7月1日秋葉原で、声を上げる市民を指差し「演説を邪魔するような行為」と叫ぶ安倍首相(映像提供:インディペンデント・ウェブ・ジャーナル)
駅前を覆い尽くす政権批判のプラカード、そしてものすごい音量の「安倍やめろ」の声──。安倍首相は本日16時から秋葉原駅前で行われた都議会選の応援演説に登壇したが、自民党候補の応援どころではなく、国民の激しい批判の声にさらされる結果となってしまった。
「安倍やめろ」コールは自民党陣営の演説スタートまもなくからはじまった。聴衆からは安倍政権を批判するさまざまなプラカードが掲げられ、「安倍やめろ」と書かれた大きな横断幕まで登場。それを自民党スタッフは「自民党青年局」の幟を並べることで隠そうとするなど必死に。他方、駅前にはあの籠池泰典・前森友学園理事長夫妻まで登場するなど、演説会はまさにカオス状態となった。

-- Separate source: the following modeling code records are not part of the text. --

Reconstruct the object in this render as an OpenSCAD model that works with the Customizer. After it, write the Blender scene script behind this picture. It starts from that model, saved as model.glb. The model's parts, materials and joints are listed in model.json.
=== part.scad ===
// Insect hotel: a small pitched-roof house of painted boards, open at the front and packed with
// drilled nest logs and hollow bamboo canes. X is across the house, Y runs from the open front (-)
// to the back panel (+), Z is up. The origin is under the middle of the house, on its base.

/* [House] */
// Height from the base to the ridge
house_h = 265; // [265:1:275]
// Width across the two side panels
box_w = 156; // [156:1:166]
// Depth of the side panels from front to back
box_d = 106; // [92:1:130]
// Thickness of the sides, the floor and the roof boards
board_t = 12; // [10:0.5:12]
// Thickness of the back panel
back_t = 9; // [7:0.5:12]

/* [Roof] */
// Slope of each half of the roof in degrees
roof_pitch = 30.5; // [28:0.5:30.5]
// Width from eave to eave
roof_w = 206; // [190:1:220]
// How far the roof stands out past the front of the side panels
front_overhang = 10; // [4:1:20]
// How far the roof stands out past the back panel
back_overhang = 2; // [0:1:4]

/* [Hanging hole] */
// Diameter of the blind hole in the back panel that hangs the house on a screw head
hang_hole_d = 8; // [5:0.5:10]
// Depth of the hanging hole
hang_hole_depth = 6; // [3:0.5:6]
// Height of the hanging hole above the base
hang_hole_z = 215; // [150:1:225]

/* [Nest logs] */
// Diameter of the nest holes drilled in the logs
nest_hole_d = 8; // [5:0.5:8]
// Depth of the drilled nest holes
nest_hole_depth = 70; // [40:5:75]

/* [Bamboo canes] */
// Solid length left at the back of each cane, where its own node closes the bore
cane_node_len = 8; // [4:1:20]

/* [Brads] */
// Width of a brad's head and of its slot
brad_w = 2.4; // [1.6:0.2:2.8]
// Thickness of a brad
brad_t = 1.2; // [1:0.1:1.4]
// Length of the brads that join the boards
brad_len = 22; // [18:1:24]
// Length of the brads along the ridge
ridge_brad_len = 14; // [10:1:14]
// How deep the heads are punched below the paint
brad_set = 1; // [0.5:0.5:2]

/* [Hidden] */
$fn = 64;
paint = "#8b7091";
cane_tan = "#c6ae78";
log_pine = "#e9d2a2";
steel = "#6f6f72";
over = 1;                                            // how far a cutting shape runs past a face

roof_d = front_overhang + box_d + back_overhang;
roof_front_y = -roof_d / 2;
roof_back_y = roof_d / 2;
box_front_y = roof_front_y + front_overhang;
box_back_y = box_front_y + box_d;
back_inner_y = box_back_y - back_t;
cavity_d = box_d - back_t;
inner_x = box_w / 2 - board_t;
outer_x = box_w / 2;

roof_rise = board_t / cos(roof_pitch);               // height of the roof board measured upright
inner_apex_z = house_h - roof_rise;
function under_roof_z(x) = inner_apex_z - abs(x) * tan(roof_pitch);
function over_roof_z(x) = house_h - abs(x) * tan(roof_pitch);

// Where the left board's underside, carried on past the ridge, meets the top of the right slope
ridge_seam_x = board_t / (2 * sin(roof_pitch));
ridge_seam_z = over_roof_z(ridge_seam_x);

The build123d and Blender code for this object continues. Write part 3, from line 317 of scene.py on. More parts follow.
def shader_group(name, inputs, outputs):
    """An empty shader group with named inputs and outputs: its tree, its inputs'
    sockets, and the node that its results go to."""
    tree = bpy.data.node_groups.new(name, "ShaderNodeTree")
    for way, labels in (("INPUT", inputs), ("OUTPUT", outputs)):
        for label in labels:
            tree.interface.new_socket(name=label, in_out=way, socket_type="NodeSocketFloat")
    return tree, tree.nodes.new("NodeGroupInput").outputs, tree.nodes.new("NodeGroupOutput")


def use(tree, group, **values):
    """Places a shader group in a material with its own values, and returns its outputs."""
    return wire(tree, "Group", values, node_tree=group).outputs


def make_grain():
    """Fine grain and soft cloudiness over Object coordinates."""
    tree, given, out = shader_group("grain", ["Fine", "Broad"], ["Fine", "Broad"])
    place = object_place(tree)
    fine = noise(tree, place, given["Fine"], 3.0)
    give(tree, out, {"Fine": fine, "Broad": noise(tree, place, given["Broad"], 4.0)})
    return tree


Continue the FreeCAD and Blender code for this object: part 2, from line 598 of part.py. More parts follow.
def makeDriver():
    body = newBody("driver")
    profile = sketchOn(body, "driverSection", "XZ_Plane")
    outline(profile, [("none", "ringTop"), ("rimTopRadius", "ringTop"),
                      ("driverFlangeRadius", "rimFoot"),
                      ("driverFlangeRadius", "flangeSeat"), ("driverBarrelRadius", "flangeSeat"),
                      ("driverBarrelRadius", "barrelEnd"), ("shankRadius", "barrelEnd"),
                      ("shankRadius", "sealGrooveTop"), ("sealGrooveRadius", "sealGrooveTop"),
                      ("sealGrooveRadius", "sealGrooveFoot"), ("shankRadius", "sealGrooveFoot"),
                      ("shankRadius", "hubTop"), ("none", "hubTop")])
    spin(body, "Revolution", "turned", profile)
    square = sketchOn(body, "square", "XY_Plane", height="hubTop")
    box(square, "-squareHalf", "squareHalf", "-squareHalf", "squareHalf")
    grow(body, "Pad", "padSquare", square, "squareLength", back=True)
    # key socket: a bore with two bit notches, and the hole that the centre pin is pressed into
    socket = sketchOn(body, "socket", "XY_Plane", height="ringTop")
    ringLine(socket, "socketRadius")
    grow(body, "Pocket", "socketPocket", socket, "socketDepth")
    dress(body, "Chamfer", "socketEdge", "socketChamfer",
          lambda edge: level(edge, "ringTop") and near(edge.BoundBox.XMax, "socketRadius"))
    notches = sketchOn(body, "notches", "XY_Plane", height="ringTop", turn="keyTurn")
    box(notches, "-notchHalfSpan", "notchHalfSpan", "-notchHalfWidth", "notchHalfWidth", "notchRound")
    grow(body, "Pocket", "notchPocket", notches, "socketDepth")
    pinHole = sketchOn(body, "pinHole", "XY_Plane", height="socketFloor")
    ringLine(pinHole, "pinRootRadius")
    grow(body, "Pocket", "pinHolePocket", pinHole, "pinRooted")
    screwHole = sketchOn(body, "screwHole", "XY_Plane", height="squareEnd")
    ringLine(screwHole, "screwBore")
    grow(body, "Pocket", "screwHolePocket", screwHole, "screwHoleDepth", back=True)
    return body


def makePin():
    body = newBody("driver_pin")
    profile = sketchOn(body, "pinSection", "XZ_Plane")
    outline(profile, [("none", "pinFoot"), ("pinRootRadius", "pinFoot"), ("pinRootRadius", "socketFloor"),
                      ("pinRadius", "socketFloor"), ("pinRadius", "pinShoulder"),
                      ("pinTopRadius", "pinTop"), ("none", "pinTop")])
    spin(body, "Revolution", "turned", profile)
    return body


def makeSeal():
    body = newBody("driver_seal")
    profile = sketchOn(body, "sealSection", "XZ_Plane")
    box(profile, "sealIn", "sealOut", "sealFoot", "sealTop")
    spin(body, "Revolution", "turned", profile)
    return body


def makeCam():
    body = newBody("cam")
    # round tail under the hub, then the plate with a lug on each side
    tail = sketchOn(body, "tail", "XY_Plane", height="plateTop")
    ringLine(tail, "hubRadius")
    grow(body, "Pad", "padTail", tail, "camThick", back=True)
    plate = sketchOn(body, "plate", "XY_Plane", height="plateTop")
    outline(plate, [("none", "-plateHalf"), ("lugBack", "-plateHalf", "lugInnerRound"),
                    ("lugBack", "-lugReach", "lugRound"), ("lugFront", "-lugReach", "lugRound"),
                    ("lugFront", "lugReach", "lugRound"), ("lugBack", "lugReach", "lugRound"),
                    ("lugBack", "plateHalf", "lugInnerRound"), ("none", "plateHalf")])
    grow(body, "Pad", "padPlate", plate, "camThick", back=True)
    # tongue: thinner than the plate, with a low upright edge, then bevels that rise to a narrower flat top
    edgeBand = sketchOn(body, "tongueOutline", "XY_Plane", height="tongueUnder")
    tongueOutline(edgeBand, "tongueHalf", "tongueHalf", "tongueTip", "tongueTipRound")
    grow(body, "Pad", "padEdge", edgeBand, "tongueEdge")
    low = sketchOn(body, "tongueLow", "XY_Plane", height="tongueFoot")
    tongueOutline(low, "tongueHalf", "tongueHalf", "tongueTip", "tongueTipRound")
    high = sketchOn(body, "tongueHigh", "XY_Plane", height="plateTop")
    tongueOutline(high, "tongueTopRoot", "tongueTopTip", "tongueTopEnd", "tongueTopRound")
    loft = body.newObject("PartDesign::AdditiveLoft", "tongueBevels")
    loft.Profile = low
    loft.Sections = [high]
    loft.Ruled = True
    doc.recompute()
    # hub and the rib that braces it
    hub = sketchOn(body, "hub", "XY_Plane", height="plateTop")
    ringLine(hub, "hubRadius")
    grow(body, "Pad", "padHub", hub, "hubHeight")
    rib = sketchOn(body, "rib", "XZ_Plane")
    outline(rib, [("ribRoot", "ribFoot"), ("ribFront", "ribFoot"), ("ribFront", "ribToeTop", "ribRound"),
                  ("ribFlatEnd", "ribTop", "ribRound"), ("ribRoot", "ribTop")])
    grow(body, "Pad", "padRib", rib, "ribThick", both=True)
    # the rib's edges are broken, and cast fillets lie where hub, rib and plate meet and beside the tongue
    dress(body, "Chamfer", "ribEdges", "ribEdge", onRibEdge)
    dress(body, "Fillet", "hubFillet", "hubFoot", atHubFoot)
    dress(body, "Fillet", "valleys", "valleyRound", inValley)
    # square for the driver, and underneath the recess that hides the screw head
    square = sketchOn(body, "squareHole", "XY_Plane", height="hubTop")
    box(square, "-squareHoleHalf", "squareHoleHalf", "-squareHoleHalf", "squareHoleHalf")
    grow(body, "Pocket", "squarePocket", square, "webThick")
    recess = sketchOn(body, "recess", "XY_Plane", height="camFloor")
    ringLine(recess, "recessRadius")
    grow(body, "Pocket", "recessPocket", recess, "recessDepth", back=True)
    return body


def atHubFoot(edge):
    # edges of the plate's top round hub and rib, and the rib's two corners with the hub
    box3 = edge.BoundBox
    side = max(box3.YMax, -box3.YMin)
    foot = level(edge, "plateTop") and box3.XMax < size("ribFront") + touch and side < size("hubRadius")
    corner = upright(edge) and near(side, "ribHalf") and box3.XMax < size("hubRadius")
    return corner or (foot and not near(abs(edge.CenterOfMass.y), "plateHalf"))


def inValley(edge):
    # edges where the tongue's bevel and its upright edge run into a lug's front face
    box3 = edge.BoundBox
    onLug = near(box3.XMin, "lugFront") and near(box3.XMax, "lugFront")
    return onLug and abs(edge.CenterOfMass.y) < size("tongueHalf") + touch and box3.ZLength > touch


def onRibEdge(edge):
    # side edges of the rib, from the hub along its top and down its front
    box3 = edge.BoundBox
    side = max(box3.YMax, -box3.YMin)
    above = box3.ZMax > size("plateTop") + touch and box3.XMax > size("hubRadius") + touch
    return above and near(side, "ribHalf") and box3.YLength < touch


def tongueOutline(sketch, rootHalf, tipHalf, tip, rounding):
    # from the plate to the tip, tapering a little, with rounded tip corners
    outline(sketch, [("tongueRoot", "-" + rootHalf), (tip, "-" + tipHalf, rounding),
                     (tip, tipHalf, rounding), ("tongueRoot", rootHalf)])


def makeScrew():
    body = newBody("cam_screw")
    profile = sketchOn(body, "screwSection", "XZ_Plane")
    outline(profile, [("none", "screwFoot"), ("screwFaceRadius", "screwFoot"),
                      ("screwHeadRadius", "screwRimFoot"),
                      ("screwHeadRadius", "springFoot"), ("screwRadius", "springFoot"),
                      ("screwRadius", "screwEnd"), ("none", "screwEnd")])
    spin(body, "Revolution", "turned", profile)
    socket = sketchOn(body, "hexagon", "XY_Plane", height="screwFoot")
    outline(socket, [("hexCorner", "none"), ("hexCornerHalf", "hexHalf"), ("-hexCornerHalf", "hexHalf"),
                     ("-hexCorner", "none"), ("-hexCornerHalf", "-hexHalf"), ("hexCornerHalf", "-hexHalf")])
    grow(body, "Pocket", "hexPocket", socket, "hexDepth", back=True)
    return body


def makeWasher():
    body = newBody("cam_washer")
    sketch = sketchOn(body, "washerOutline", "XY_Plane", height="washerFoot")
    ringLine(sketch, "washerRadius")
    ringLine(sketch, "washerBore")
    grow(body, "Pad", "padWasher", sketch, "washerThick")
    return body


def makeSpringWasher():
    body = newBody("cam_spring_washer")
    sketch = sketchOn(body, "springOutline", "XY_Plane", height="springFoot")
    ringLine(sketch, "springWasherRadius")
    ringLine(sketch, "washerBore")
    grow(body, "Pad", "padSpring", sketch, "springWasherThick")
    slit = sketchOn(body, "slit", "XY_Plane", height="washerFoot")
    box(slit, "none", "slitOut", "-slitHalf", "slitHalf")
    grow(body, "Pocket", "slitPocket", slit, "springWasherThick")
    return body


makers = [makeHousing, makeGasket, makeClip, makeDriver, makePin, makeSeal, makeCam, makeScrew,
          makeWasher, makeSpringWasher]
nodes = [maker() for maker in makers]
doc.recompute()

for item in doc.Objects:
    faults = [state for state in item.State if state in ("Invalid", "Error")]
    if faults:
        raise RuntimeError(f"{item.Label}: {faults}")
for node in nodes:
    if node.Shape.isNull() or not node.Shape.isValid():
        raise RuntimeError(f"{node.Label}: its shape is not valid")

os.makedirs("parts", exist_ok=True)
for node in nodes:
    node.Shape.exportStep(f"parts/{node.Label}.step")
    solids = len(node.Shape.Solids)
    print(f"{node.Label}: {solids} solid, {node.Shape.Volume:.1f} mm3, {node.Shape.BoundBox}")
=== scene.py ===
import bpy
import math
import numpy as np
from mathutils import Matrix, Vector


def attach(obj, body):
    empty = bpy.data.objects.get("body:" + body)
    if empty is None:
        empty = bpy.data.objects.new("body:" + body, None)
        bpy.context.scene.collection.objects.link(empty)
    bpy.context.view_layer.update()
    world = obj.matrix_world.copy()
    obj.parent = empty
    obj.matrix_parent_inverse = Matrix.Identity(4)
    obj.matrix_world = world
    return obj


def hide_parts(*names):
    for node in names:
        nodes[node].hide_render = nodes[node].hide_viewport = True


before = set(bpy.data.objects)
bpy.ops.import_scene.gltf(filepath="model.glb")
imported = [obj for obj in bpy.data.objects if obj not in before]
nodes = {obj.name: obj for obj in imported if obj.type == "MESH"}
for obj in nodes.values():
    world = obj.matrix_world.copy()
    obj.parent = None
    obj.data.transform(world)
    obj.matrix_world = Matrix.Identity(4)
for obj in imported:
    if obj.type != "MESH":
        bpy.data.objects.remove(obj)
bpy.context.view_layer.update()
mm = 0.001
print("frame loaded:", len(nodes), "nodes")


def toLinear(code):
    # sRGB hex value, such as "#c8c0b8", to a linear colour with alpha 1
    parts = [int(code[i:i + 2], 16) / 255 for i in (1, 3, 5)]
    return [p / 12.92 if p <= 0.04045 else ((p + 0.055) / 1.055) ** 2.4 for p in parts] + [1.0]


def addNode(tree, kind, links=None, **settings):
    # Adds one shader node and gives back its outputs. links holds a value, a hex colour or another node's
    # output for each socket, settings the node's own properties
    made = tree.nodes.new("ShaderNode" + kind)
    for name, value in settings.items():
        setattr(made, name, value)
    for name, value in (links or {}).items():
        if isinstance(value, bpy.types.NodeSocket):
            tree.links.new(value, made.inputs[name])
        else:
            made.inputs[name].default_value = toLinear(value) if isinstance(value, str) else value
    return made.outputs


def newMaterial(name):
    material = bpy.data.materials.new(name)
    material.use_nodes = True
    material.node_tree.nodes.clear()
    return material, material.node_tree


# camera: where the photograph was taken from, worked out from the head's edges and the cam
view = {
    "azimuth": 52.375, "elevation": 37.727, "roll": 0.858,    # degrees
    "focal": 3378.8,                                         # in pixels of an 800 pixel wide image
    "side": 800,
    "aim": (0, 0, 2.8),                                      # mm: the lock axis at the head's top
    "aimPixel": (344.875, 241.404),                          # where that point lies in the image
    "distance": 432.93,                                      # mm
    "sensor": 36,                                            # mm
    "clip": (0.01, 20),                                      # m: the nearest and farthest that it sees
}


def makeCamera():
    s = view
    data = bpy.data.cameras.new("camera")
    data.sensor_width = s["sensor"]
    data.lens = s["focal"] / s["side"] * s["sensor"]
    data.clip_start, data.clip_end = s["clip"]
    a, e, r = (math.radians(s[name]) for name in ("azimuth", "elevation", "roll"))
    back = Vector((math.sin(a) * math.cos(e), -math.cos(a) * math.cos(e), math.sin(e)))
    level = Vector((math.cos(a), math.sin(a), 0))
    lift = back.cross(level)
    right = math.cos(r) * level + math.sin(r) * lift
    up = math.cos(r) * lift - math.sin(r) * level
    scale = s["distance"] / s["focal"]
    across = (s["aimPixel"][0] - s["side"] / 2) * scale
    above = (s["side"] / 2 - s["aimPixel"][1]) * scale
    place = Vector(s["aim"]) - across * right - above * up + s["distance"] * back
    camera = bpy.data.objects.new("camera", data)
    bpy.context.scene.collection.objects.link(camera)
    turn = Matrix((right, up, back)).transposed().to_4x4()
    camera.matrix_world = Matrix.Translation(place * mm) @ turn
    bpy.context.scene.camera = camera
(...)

そして、安倍首相が16時40分ごろに演説カーに登ると凄まじいブーイングと「帰れ!」コールが噴出。安倍首相がマイクを握ると、支持者らが拍手を送るも、より強くなった激しい「帰れ!」「安倍やめろ!」の声に掻き消されたのだ。
この国民の批判が殺到する事態に、しかし、安倍首相は反省するどころか逆ギレ。なんと聴衆を指差しながら「演説を邪魔するような行為」「こんな人たちに負けるわけにはいかない」と叫んだのだった。
国民の批判の声に陰謀論丸出しで“演説妨害”と決め付けるというのはいかにも安倍首相らしいが、しかしいくら話をスリ替えようが、負け惜しみを言おうが、安倍首相にとって、こうした批判を浴びせかけられる絵ができあがってしまったことは大誤算だったはずだ。この都議会選で安倍首相は2度、応援演説に参加したが、どちらとも街頭ではなく小さな屋内の会場だった。これは批判のヤジがあがることを見越し、声があがりづらい屋内を選んだことは明白。だが、にもかかわらず、会場からはヤジが飛ぶ結果に。
それでも、一度も総裁が街頭演説に立たなければ「逃げた」と思われることも事実。そこで選んだのが、自身の「ホーム」たる秋葉原駅前だった。
2012年の総選挙では、やはり投票日前日に麻生太郎元首相とともに秋葉原駅前の街頭演説に立った安倍首相だが、その日は日の丸の旗を持った支持者が埋め尽くし、安倍首相に対し大きな応援コールが巻き起こった。それは2014年の衆院選でも同様だった。
まるで戦前を彷彿とさせる異常な光景だったが、安倍首相にとっては、秋葉原は熱烈な支持者が集まる場所。今回もヤジが飛んだとしても、そうした支持者らがカバーしてくれる。そう信じたのだろう。
しかし、そうはいかなかった。支持者の声や拍手よりも、森友・加計学園問題をはじめとする疑惑を権力の力でもみ消そうとするその不誠実極まりない態度に怒りをもった市民の「やめろ」の声のほうが上回ってしまった。つまり、メディア各社の内閣支持率の数字と同じように、安倍首相に対する信頼感は完全に失われている。そのことが数字だけではなく状況として証明され、さらには映像に記録されてしまったのだ。
安倍首相に投げつけられた聴衆からの退陣要求の模様は、テレビでも流されることになるだろう。しかし、勝負はこれからだ。きょうの秋葉原を、安倍政権の終わりの始まりにしなければならない。